As already noted, the GMDH algorithms have been developed for continuous variables. In practice, however the sample will often include variables discretized into a small number of levels or even binary values. To extend the GMDH algorithms to discretized or binary variables, the Harmonic Rediscretization algorithm has been developed [22].

The existence of a broad gamut of GMDH algorithms is traceable to the fact, that it is impossible to define the characteristics of the rest or controlled objects exactly in advance. Therefore, it can be good practice to try several GMDH algorithms one after another and to decide which one suits a given type of objects best.

All the questions, which arise during modeling process, are to be solved by the comparison of the criterion values: that variant is better, which leads to more deeper minimum of basic external criteria. In this way, the type of algorithm is chosen objectively, according to the value of the discriminating criterion.

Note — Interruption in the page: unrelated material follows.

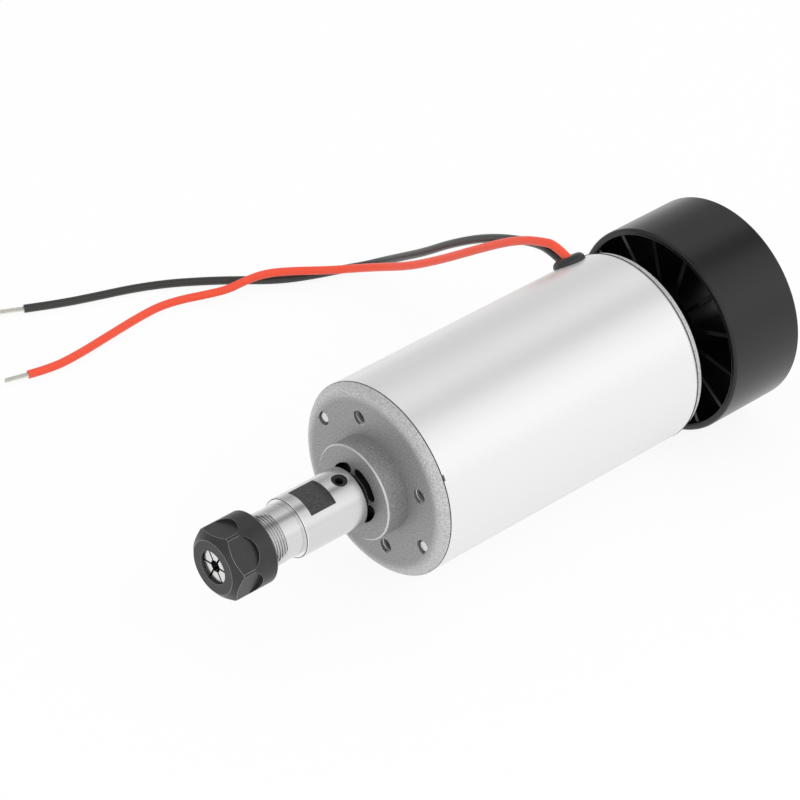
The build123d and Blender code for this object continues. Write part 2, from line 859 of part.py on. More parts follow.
export_step(cooling_fan.part, "parts/cooling_fan.step")

with BuildPart() as fan_bush:
    with BuildSketch(Plane.YZ.offset(bush_front)):
        Circle(bush_radius)
        Circle(shaft_radius, mode=Mode.SUBTRACT)
    extrude(amount=bush_length)
    for end in (0, -1):
        chamfer(fan_bush.edges().group_by(Axis.X)[end], bush_edge)
fan_bush.part.label = "fan_bush"
export_step(fan_bush.part, "parts/fan_bush.step")

# Collet: sprung steel sleeve, slotted from both ends
cone_end = collet_front + collet_cone
rim_end = cone_end + collet_rim_width
groove_end = rim_end + collet_groove_width
largest_at = groove_end + collet_shoulder
collet_rear = collet_front + collet_length
collet_slope = tan(radians(collet_taper))
collet_tail = collet_largest - (collet_rear - largest_at) * collet_slope
slot_reach = collet_largest + cutter_run
with BuildPart() as collet:
    revolve(
        outline(
            (collet_front, collet_bore),
            (collet_front, collet_face),
            (cone_end, collet_rim),
            (rim_end, collet_rim),
            (rim_end, collet_groove),
            (groove_end, collet_groove),
            (largest_at, collet_largest),
            (collet_rear, collet_tail),
            (collet_rear, collet_bore),
        ),
        axis=Axis.X,
    )
    for start, depth, turn in (
        (collet_front, collet_slot_depth, 0),
        (collet_rear - collet_rear_slot_depth, collet_rear_slot_depth, 30),
    ):
        with BuildSketch(Plane.YZ.offset(start)):
            with PolarLocations(slot_reach / 2, 6, start_angle=collet_slot_angle + turn):
                Rectangle(slot_reach, collet_slot)
        extrude(amount=depth, mode=Mode.SUBTRACT)
collet.part.label = "collet"
export_step(collet.part, "parts/collet.step")

# Collet holder: fixed on the shaft by two grub screws, with a thread for the nut
holder_rear = boss_front - holder_gap
shoulder = holder_rear - holder_body
thread_rear = shoulder - neck_length
thread_front = thread_rear - thread_length
holder_front = thread_front - thread_start
seat_mouth = collet_largest - (holder_front - largest_at) * collet_slope + collet_gap
seat_end = collet_rear + collet_gap
seat_tail = collet_largest - (seat_end - largest_at) * collet_slope + collet_gap
thread_outline = []
for turn in range(round(thread_length / thread_pitch)):
    crest = thread_rear - turn * thread_pitch
    thread_outline += [
        (crest - crest_share * thread_pitch, thread_radius),
        (crest - (crest_share + flank_share) * thread_pitch, thread_radius - thread_depth),
        (crest - (1 - flank_share) * thread_pitch, thread_radius - thread_depth),
    ]
with BuildPart() as collet_holder:
    revolve(
        outline(
            (holder_rear, race_inner + holder_bore_gap),
            (holder_rear, holder_radius),
            (shoulder, holder_radius),
            (shoulder, neck_radius),
            (thread_rear + thread_runout, neck_radius),
            (thread_rear, thread_radius),
            *thread_outline,
            (thread_front, thread_radius),
            (holder_front, thread_radius - thread_depth),
            (holder_front, seat_mouth),
            (seat_end, seat_tail),
            (seat_end, relief_radius),
            (shaft_front - shaft_end_gap, relief_radius),
            (shaft_front - shaft_end_gap, race_inner + holder_bore_gap),
        ),
        axis=Axis.X,
    )
    round_edges = collet_holder.edges().filter_by(GeomType.CIRCLE)
    outer_edges = round_edges.filter_by(lambda edge: abs(edge.radius - holder_radius) < 0.01)
    fillet(outer_edges, holder_edge)
    for angle in (flat_angle, flat_angle + 180):
        with BuildSketch(radial_plane(flat_front + flat_length / 2, flat_radius, angle)):
            Rectangle(flat_length, 2 * holder_radius)
        extrude(amount=holder_radius, mode=Mode.SUBTRACT)
        with BuildSketch(radial_plane(grub_x, race_inner - cutter_run, angle)):
            Circle(grub_radius + fit_gap)
        extrude(amount=holder_radius, mode=Mode.SUBTRACT)
collet_holder.part.label = "collet_holder"
export_step(collet_holder.part, "parts/collet_holder.step")

grub_foot = race_inner + fit_gap
with BuildPart() as grub_screws:
    for angle in (flat_angle, flat_angle + 180):
        with BuildSketch(radial_plane(grub_x, grub_foot, angle)):
            Circle(grub_radius)
        extrude(amount=grub_length)
        with BuildSketch(radial_plane(grub_x, grub_foot + grub_length, angle)):
            RegularPolygon(grub_socket / 2, 6, major_radius=False)
        extrude(amount=-grub_socket_depth, mode=Mode.SUBTRACT)
grub_screws.part.label = "grub_screws"
export_step(grub_screws.part, "parts/grub_screws.step")

# Collet nut: a round nut with six milled flats, which draws the collet into its taper
nut_front = collet_front - nut_recess
nut_rear = nut_front + nut_length
thread_end = nut_rear - nut_thread_length
nut_bore = thread_radius + nut_thread_gap
ridge_radius = collet_groove + 2 * collet_gap
with BuildPart() as collet_nut:
    revolve(
        outline(
            (nut_front, nut_opening),
            (nut_front, nut_face),
            (nut_front + nut_bevel, nut_bevel_radius),
            (nut_front + nut_shoulder, nut_radius),
            (nut_rear - nut_rear_edge, nut_radius),
            (nut_rear, nut_radius - nut_rear_edge),
            (nut_rear, nut_bore),
            (thread_end, nut_bore),
            (largest_at - collet_gap, collet_largest + collet_gap),
            (groove_end - collet_gap, ridge_radius),
            (rim_end + collet_gap, ridge_radius),
            (rim_end + collet_gap, collet_rim + collet_gap),
            (cone_end - collet_gap, collet_rim + collet_gap),
            (collet_front - collet_gap, nut_opening),
        ),
        axis=Axis.X,
    )
    flat_rear = nut_front + nut_flat_rear
    cutter_middle = flat_rear - nut_cutter
    flat_reach = cutter_middle - nut_front + cutter_run
    for turn in range(6):
        flat_plane = radial_plane(0, nut_flat, nut_flat_angle + 60 * turn)
        with BuildSketch(flat_plane):
            with Locations((cutter_middle, 0)):
                Circle(nut_cutter)
            with Locations((cutter_middle - flat_reach / 2, 0)):
                Rectangle(flat_reach, 2 * nut_cutter)
        extrude(amount=nut_radius - nut_flat + cutter_run, mode=Mode.SUBTRACT)
collet_nut.part.label = "collet_nut"
export_step(collet_nut.part, "parts/collet_nut.step")

# Leads inside the can, from the grommet to the brush boxes
inner_paths = {}
for color, route, stops in (
    ("red", red_route, red_inner_stops),
    ("black", black_route, black_inner_stops),
):
    start = Vector(*route[0])
    direction = (Vector(*route[1]) - start).normalized()
    inner_route = [route[0], tuple(start - direction * inner_run)]
    inner_route += [(x, *at_angle(radius, angle)) for x, radius, angle in stops]
    with BuildPart() as inner_lead:
        with BuildLine() as path:
            FilletPolyline(*inner_route, radius=bend_radii(inner_route))
        with BuildSketch(Plane(origin=path.line @ 0, z_dir=path.line % 0)):
            Circle(lead_radius)
        sweep()
    inner_lead.part.label = f"{color}_inner_lead"
    export_step(inner_lead.part, f"parts/{color}_inner_lead.step")
    inner_paths[color] = path.line

# Rubber grommet: a round pad on the can, with a neck and a flange inside the can's hole
with BuildPart() as lead_grommet:
    with BuildSketch(grommet_seat.offset(can_bore - grommet_flange)):
        Circle(grommet_radius)
    extrude(amount=can_wall + grommet_flange + grommet_height)
    fillet(lead_grommet.faces().sort_by(SortBy.DISTANCE, reverse=True)[0].edges(), grommet_edge)
    with BuildSketch(Plane.YZ.offset(grommet_x - 2 * grommet_radius)):
        Circle(can_radius + fit_gap / 2)
        Circle(can_bore - fit_gap, mode=Mode.SUBTRACT)
    extrude(amount=4 * grommet_radius, mode=Mode.SUBTRACT)
    with BuildSketch(grommet_seat.offset(can_bore - grommet_flange)):
        Circle(grommet_neck - fit_gap)
    extrude(amount=can_wall + grommet_flange + grommet_height / 2)
    for path in inner_paths.values():
        mouth = Plane(origin=path @ 0, z_dir=path % 0)
        with BuildSketch(mouth):
            Circle(lead_radius + lead_grip_gap)
        sweep(path=path, mode=Mode.SUBTRACT)
        with BuildSketch(mouth):
            Circle(lead_radius + lead_grip_gap)
        extrude(amount=-4 * grommet_height, mode=Mode.SUBTRACT)
lead_grommet.part.label = "lead_grommet"
export_step(lead_grommet.part, "parts/lead_grommet.step")

# The two free leads, each with a tinned end
for color, route in (("red", red_route), ("black", black_route)):
    radii = bend_radii(route)
    print(color, "lead, bend radii:", [round(radius, 1) for radius in radii])
    with BuildPart() as lead:
        with BuildLine() as path:
            FilletPolyline(*route, radius=radii)
        with BuildSketch(Plane(origin=path.line @ 0, z_dir=path.line % 0)):
            Circle(lead_radius)
        sweep()
    lead.part.label = f"{color}_lead"
    export_step(lead.part, f"parts/{color}_lead.step")

    with BuildPart() as tinned_end:
        with BuildSketch(Plane(origin=path.line @ 1, z_dir=path.line % 1)):
            Circle(strand_radius)
        extrude(amount=strand_length)
        end_circles = tinned_end.edges().filter_by(GeomType.CIRCLE)
        chamfer(end_circles.sort_by(SortBy.DISTANCE)[-1], strand_edge)
    tinned_end.part.label = f"{color}_tinned_end"
    export_step(tinned_end.part, f"parts/{color}_tinned_end.step")
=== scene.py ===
"""A motor spindle dressed for rendering. It is laid out as an add-on and run as a script."""
import json
from math import cos, pi, radians, sin

import bmesh
import bpy
from bpy.props import FloatProperty, FloatVectorProperty, PointerProperty
from mathutils import Matrix, Vector


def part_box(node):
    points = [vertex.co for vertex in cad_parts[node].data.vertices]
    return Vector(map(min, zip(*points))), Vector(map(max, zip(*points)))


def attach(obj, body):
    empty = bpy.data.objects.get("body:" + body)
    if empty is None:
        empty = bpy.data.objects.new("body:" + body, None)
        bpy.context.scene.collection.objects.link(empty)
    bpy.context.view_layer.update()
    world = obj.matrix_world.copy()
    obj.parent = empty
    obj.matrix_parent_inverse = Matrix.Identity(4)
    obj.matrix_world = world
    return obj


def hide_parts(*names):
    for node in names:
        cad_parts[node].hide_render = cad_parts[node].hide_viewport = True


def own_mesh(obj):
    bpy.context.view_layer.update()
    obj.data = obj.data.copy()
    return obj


bl_info = {
    "name": "Motor spindle",
    "version": (1, 0, 0),
    "blender": (4, 5, 0),
    "location": "View3D > Sidebar > Spindle",
    "description": "Dresses the packed motor spindle and sets its stage",
    "category": "Object",
}

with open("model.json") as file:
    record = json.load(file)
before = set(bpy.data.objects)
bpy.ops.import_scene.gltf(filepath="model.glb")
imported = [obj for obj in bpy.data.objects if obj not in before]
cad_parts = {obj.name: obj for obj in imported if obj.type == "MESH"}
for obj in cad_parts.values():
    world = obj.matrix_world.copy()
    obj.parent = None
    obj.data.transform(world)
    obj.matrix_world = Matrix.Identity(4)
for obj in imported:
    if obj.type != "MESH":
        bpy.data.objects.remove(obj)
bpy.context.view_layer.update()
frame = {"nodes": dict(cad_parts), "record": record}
mm = 0.001

# How far the part of a face's normal along the spindle may be off
normal_slack = 0.01

# Edges of the castings that are blunter than this many degrees aren't rounded
casting_angle = 50

# The seals at the can's ends: how far they lie past the end and under the can's surface, and their height
seam_gap = 0.1 * mm
seam_sink = 0.05 * mm
seam_height = 0.11 * mm

# The tapped holes: the angle of the first, the turns of its thread and where the thread starts
first_hole = radians(74.5)
thread_turns = 9.0
thread_start = 0.5 * mm

# The holder: where its wrench flats begin, how near a face has to be to count as one, and from where to where
# its shoulder goes with the rounded edge. The flats take a dark finish as a painted dark reflection. The
# shoulder, whose normals have an X below shoulder_highlight_lean, takes a painted highlight, and the dark
# line on its edge, whose normals have an X from reflection_line_start to reflection_line_end, is a painted
# dark reflection.
flats_front = -25.2 * mm
flat_slack = 0.1 * mm
shoulder_front = -28.1 * mm
shoulder_rear = -27.6 * mm
shoulder_highlight_lean = -0.3
reflection_line_start = -0.99
reflection_line_end = -0.75

# The planes of the collet's slot walls pass the axis nearer than this; these walls take the black carbon
# finish as painted shade
shaded_collet_slot = 0.3 * mm

# The bare end of a lead: how long and thick it is, and how far its strands are twisted
bare_length = 6.7 * mm
bare_radius = 0.65 * mm
bare_turns = 0.8
outer_strands = 11
inner_strands = 5

# The leads' diameter, and their lengths from the grommet to the strands, in metres
lead_diameter = 0.00235
red_length = 0.2041
black_length = 0.1965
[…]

Information about dispersion of noise level is very useful to chose the algorithm type. For small dispersion level we can use the learning networks of GMDH type, based on the ordinary regression analysis using internal criteria. For considerable noise level the GMDH algorithms with external criteria are recommended. And for high level of noise dispersion non-parametric algorithms of clusterization or analogues complexing should be applied [8].